The zero vector must be a member of every vector space. If \(\text{u}\) is in the vector space, then so is \(0\text{u}\) which is just the zero vector. Another argument would be that if \(\text{u}\) is in the vector space, then so is \((−1)\text{u} = −\text{u}\), and \(\text{u} − \text{u}\) is again equal to the zero vector.
The concept of vector spaces is more general than a set of column matrices. Here are some examples where the vectors are functions.
Consider vectors consisting of all real polynomials in \(x\) of degree less than or equal to \(n\). Show that this set of vectors (together with the set of real numbers) form a vector space.
Solution
Consider the polynomials of degree less than or equal to \(n\) given by
\[p(x)=a_0+a_1x+a_2x^2+\cdots +a_nx^n,\quad q(x)=b_0+b_1x+b_2x^2+\cdots +b_nx^n,\nonumber \]
where \(a_0,\: a_1,\cdots , a_n\) and \(b_0,\: b_1,\cdots , b_n\) are real numbers. Clearly, multiplying these polynmials by real numbers still results in a polynomial of degree less than or equal to \(n\). Adding these polynomials results in
\[p(x)+q(x)=(a_0+b_0)+(a_1+b_1)x+(a_2+b_2)x^2+\cdots +(a_n+b_n)x^n,\nonumber \]

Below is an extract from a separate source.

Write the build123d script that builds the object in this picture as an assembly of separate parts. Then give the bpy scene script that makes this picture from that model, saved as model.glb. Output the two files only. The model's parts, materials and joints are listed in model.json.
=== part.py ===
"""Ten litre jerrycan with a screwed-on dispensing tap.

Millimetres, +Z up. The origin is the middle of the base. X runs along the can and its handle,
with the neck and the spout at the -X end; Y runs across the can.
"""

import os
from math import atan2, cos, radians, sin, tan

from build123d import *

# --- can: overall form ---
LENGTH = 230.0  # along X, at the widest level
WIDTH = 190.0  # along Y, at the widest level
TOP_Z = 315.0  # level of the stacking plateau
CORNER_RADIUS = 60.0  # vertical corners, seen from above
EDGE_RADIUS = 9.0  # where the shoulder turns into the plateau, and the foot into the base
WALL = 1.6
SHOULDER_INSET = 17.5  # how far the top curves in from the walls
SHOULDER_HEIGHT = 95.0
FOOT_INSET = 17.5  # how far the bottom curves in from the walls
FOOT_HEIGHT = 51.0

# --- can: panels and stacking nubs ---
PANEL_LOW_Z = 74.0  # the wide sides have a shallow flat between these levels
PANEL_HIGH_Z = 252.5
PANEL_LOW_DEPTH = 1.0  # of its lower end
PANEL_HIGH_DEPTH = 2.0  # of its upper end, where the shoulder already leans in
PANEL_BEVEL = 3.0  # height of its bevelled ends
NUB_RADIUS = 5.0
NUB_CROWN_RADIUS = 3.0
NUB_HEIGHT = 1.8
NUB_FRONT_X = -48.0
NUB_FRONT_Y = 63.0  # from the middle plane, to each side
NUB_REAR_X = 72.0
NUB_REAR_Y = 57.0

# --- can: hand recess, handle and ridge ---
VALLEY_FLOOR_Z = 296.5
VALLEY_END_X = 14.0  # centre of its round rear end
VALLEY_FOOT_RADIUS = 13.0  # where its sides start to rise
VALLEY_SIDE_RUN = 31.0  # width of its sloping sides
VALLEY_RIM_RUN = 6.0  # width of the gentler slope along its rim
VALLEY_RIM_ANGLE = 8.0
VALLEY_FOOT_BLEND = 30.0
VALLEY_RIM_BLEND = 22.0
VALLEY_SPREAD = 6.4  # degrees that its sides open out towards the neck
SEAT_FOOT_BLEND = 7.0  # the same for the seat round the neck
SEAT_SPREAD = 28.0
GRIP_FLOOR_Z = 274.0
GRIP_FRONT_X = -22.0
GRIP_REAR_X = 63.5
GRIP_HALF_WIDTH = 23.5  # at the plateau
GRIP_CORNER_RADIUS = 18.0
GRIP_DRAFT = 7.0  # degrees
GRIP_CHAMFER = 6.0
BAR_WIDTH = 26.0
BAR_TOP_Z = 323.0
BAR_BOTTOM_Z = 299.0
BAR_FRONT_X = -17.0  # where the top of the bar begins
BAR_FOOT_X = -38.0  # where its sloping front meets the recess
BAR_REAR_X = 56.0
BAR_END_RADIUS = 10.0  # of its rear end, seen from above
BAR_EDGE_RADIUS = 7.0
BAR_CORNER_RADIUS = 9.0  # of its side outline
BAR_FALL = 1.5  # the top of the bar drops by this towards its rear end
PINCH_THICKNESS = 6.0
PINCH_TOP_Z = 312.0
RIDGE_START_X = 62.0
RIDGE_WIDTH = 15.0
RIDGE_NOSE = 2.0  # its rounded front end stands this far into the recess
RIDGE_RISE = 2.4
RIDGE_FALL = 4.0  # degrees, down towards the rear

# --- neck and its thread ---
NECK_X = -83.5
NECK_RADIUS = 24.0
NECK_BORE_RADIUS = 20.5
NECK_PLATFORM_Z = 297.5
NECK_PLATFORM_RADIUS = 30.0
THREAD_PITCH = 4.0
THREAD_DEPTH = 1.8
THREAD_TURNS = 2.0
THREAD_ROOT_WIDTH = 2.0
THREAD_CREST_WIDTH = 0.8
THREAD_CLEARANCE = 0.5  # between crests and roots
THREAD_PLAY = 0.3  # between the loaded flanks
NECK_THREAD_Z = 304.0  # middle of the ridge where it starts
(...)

which is another polynomial of degree less than or equal to \(n\). Since this set of polynomials is closed under scalar multiplication and vector addition, it forms a vector space. This vector space is designated as \(\mathbb{P}_n\).
Consider a function \(y = y(x)\) and the differential equation \(d^3y/dx^3 = 0\). Find the vector space associated with the general solution of this differential equation.
Solution
From Calculus, we know that the function whose third derivative is zero is a polynomial of degree less than or equal to two. That is, the general solution to the differential equation is
\[y(x)=a_0+a_1x+a_2x^2,\nonumber \]
which is just all possible vectors in the vector space \(\mathbb{P}_2\).

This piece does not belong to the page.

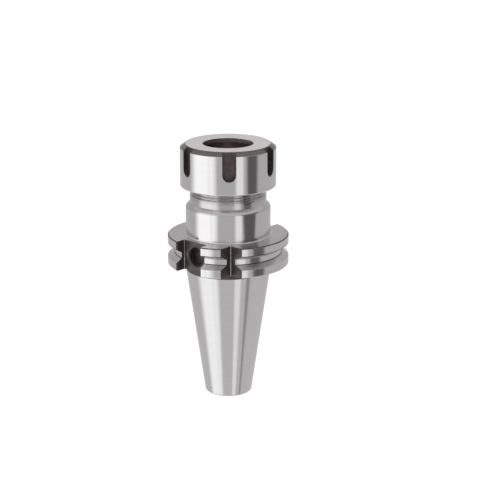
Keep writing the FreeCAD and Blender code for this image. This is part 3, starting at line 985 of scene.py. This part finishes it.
@dataclass
class Studio:
    """Camera, pale floor, one soft lamp and a world of soft panels round the object."""

    target_height: float = 79.4
    distance: float = 833.16
    azimuth: float = 222.2
    elevation: float = 16.246
    pitch: float = 16.435
    tilt: float = -0.126
    lens: float = 113.8
    shift: tuple[float, float] = (0.0435, 0.0052)
    ambient: float = 0.6
    zenith: float = 0.8
    dark_tint: tuple[float, float, float] = (1.0, 0.925, 0.965)
    haze: float = 0.92
    haze_share: float = 0.25
    haze_band: tuple[float, float] = (-0.3, -0.5)
    zenith_band: tuple[float, float] = (0.42, 0.72)
    floor_radii: tuple[float, ...] = (3.0, 0.3, 0.04, 0.0)
    floor_glow: float = 0.93
    lamp_turn: float = -60.0
    lamp_reach: float = 0.75
    lamp_height: float = 0.85
    lamp_aim: float = 0.08
    lamp_size: float = 0.7
    lamp_watts: float = 3.0
    panels: tuple[Panel, ...] = (
        Panel(-67, 25, 12, 0.86),
        Panel(-36, 7, 4, 0.5),
        Panel(28, 9, 3, 0.5),
        Panel(60, 20.5, 3, -0.46, 29),
    )

    def camera(self) -> None:
        """The camera, aimed at the axis and turned down a little more than its line of sight."""
        data = bpy.data.cameras.new("studio_camera")
        data.lens = self.lens
        data.sensor_width = 36.0
        data.shift_x, data.shift_y = self.shift
        data.clip_start, data.clip_end = 0.01, 20.0
        camera = bpy.data.objects.new("studio_camera", data)
        bpy.context.scene.collection.objects.link(camera)
        around, lift = math.radians(self.azimuth), math.radians(self.elevation)
        flat = self.distance * math.cos(lift) * MM
        camera.location = (flat * math.cos(around), flat * math.sin(around),
                           (self.target_height + self.distance * math.sin(lift)) * MM)
        level = Euler((math.pi / 2 - math.radians(self.pitch), 0, around + math.pi / 2))
        turned = level.to_matrix() @ Matrix.Rotation(math.radians(self.tilt), 3, "Z")
        camera.rotation_euler = turned.to_euler()
        bpy.context.scene.camera = camera

    def soft_panel_group(self) -> NodeTree:
        """Strength of one panel: full within its half width, eased to nothing over its edge."""
        inputs = dict.fromkeys(("Azimuth", "Height", "Centre", "Half Width", "Edge", "Strength",
                                "Taper"), 0.0)
        bench, start, end = new_group("soft panel", inputs, ("Light",))
        half = bench.math("MULTIPLY_ADD", start.outputs["Height"], start.outputs["Taper"],
                          start.outputs["Half Width"])
        apart = bench.math("SUBTRACT", start.outputs["Azimuth"], start.outputs["Centre"])
        wrapped = bench.math("WRAP", apart, math.pi, -math.pi)
        away = bench.math("ABSOLUTE", wrapped)
        outer = bench.math("ADD", half, start.outputs["Edge"])
        inner = bench.math("SUBTRACT", half, start.outputs["Edge"])
        eased = bench.ramp(away, inner, outer, 1.0, 0.0, "SMOOTHSTEP")
        bench.feed(end, {"Light": bench.math("MULTIPLY", eased, start.outputs["Strength"])})
        return bench.tree

    def world(self) -> None:
        """White behind the object; soft panels of light all round for everything else."""
        world = bpy.data.worlds.new("studio_world")
        world.use_nodes = True
        bpy.context.scene.world = world
        bench = Bench(world.node_tree)
        nodes = bench.tree.nodes
        way = bench.add("ShaderNodeTexCoord")
        parts = bench.add("ShaderNodeSeparateXYZ", {0: way.outputs["Generated"]})
        azimuth = bench.math("ARCTAN2", parts.outputs["Y"], parts.outputs["X"])
        azimuth = bench.math("SUBTRACT", azimuth, math.radians(self.azimuth))
        group = self.soft_panel_group()
        total: object = self.ambient
        for panel in self.panels:
            light = bench.group(group, {"Azimuth": azimuth, "Height": parts.outputs["Z"],
                                        "Centre": math.radians(panel.centre),
                                        "Taper": math.radians(panel.taper),
                                        "Half Width": math.radians(panel.half_width),
                                        "Edge": math.radians(panel.edge),
                                        "Strength": panel.strength})
            total = bench.math("ADD", light.outputs["Light"], total)
        low = bench.ramp(parts.outputs["Z"], *self.haze_band, 0.0, self.haze_share, "SMOOTHSTEP")
        total = bench.level(low, total, self.haze)
        high = bench.ramp(parts.outputs["Z"], *self.zenith_band, kind="SMOOTHSTEP")
        level = bench.level(high, total, self.zenith)
        tint = bench.blend(level, self.dark_tint, (1, 1, 1))
        studio = bench.feed(nodes["Background"], {"Color": tint, "Strength": level})
        white = bench.add("ShaderNodeBackground", {"Color": (1, 1, 1, 1), "Strength": 1.0})
        seen = bench.by_ray("Is Camera Ray", studio.outputs[0], white.outputs[0])
        bench.feed(nodes["World Output"], {"Surface": seen})

    def floor(self) -> None:
        """A pale disc under the holder that fades into the white behind it."""
        angle = np.linspace(0, TURN, 96, endpoint=False)
        radius = np.array(self.floor_radii)[:, None]
        points = np.stack([radius * np.cos(angle), radius * np.sin(angle), radius * 0 * angle], -1)
        shell = Shell()
        shell.add_grid(points, np.zeros(len(radius), dtype=int))
        floor = shell.weld("studio_floor")
        material, bench = new_material("pale_floor")
        nodes = bench.tree.nodes
        nodes.remove(nodes["Principled BSDF"])
        place = bench.add("ShaderNodeTexCoord")
        tint = bench.blend(bench.noise(place.outputs["Object"], 40.0), (0.14,) * 3, (0.16,) * 3)
        paper = bench.add("ShaderNodeBsdfDiffuse", {"Color": tint})
        glow = bench.add("ShaderNodeEmission", {"Color": (1, 1, 1, 1),
                                                "Strength": self.floor_glow})
        shown = bench.add("ShaderNodeAddShader", {0: paper.outputs[0], 1: glow.outputs[0]})
        plain = bench.add("ShaderNodeBsdfDiffuse", {"Color": (0.8, 0.8, 0.8, 1)})
        clear = bench.add("ShaderNodeBsdfTransparent")
        seen = bench.by_ray("Is Camera Ray", plain.outputs[0], shown.outputs[0])
        seen = bench.by_ray("Is Glossy Ray", seen, clear.outputs[0])
        bench.feed(nodes["Material Output"], {"Surface": seen})
        floor.data.materials.append(material)

    def lamp(self) -> None:
        """One large soft lamp, high on the camera's left."""
        data = bpy.data.lights.new("soft_lamp", "AREA")
        data.shape = "DISK"
        data.size = self.lamp_size
        data.energy = self.lamp_watts
        lamp = bpy.data.objects.new("soft_lamp", data)
        bpy.context.scene.collection.objects.link(lamp)
        around = math.radians(self.azimuth + self.lamp_turn)
        spot = np.array([self.lamp_reach * math.cos(around), self.lamp_reach * math.sin(around),
                         self.lamp_height])
        aim = np.array([0, 0, self.lamp_aim]) - spot
        lamp.location = tuple(spot)
        lamp.rotation_euler = (math.acos(-aim[2] / np.linalg.norm(aim)), 0,
                               math.atan2(aim[1], aim[0]) - math.pi / 2)
        lamp.visible_camera = False
        lamp.visible_glossy = False

    def build(self) -> None:
        """Sets up the camera, world, floor and lamp."""
        scene = bpy.context.scene
        scene.view_settings.view_transform = "Standard"
        self.camera()
        self.world()
        self.floor()
        self.lamp()


def holder_finishes() -> SteelSet:
    """Finishes of the holder body."""
    return SteelSet(
        ground=BrightSteel("holder_ground_steel"),
        # Turned faces, flanks and shoulder: a darker steel than the ground faces, painted dark
        # reflection in place of a dark part of the studio.
        turned=BrightSteel("holder_turned_steel_painted_reflection", dark=(0.5, 0.485, 0.495),
                           light=(0.57, 0.555, 0.565), roughness=(0.18, 0.26), rings=2200.0),
        thread=BrightSteel("holder_thread_steel", dark=(0.42, 0.41, 0.41),
                           light=(0.52, 0.51, 0.51), roughness=(0.1, 0.14), rings=5000.0),
        blackened=BlackenedAndShadedSteel("holder_blackened_steel"),
        pale_edge=BrightSteel("holder_pale_edge", dark=(0.2, 0.19, 0.18), light=(0.5, 0.49, 0.47),
                              roughness=(0.3, 0.4)),
        # The seat cone and the bores: a brown steel darker than the ground steel, painted shade for
        # the dim inside of the holder.
        bore=BlackenedAndShadedSteel("holder_bore_painted_shade", coat=(0.5, 0.41, 0.4), thin=(0.64, 0.55, 0.54),
                            metallic=0.9),
        chamfer=BrightSteel("holder_chamfer"),
    )


def nut_finishes() -> SteelSet:
    """Finishes of the clamping nut."""
    return SteelSet(
        ground=BrightSteel("nut_ground_steel"),
        # The nut's turned faces: a much paler steel than its sides, painted light on the upward top
        # face.
        turned=BrightSteel("nut_face_steel_painted_light", dark=(0.82, 0.79, 0.785),
                           light=(0.92, 0.895, 0.89), roughness=(0.22, 0.3), rings=2600.0),
        thread=BrightSteel("nut_thread_steel", roughness=(0.25, 0.35), rings=5000.0),
        blackened=BlackenedAndShadedSteel("nut_blackened_steel"),
        pale_edge=BrightSteel("nut_pale_edge", dark=(0.3, 0.29, 0.28), light=(0.55, 0.54, 0.52),
                              roughness=(0.25, 0.35)),
        # The nut's mouth, lip, ring groove and bores: a brown steel darker than its ground steel,
        # painted shade for the dim inside of the nut.
        bore=BlackenedAndShadedSteel("nut_bore_painted_shade", coat=(0.36, 0.28, 0.27), thin=(0.5, 0.42, 0.41),
                            metallic=0.9),
        chamfer=BrightSteel("nut_chamfer_steel", dark=(0.12, 0.107, 0.106),
                            light=(0.2, 0.18, 0.18), roughness=(0.2, 0.3), rings=6000.0),
    )


def ring_finish() -> BlackenedAndShadedSteel:
    """Finish of the extraction ring: brown steel whose tone is painted shade, matched to the shaded
    mouth of the nut.
    """
    return BlackenedAndShadedSteel("ring_steel_painted_shade", coat=(0.52, 0.41, 0.4), thin=(0.66, 0.56, 0.55),
                          metallic=0.9)


def main() -> None:
    """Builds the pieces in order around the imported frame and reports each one."""
    logging.basicConfig(level=logging.INFO, format="%(name)s: %(message)s")
    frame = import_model()
    groups = ShaderGroups()
    Studio().build()
    pieces = [HolderBody().build(holder_finishes(), groups),
              ClampingNut().build(nut_finishes(), groups),
              ExtractionRing().dress(frame["nodes"], ring_finish(), groups)]
    for piece in pieces:
        piece.data.calc_loop_triangles()
        LOG.info("%s: %d triangles", piece.name, len(piece.data.loop_triangles))


if __name__ == "__main__":
    main()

Consider a function \(y = y(x)\) and the differential equation \(d^2y/dx^2 + y = 0\). Find the vector space associated with the general solution of this differential equation.
Solution
Again from Calculus, we know that the trigonometric functions \(\cos x\) and \(\sin x\) have second derivatives that are the negative of themselves. The general solution to the differential equation consists of all vectors of the for
\[y(x)=a\cos x+b\sin x,\nonumber \]
which is just all possible vectors in the vector space consisting of a linear combination of \(\cos x\) and \(\sin x\).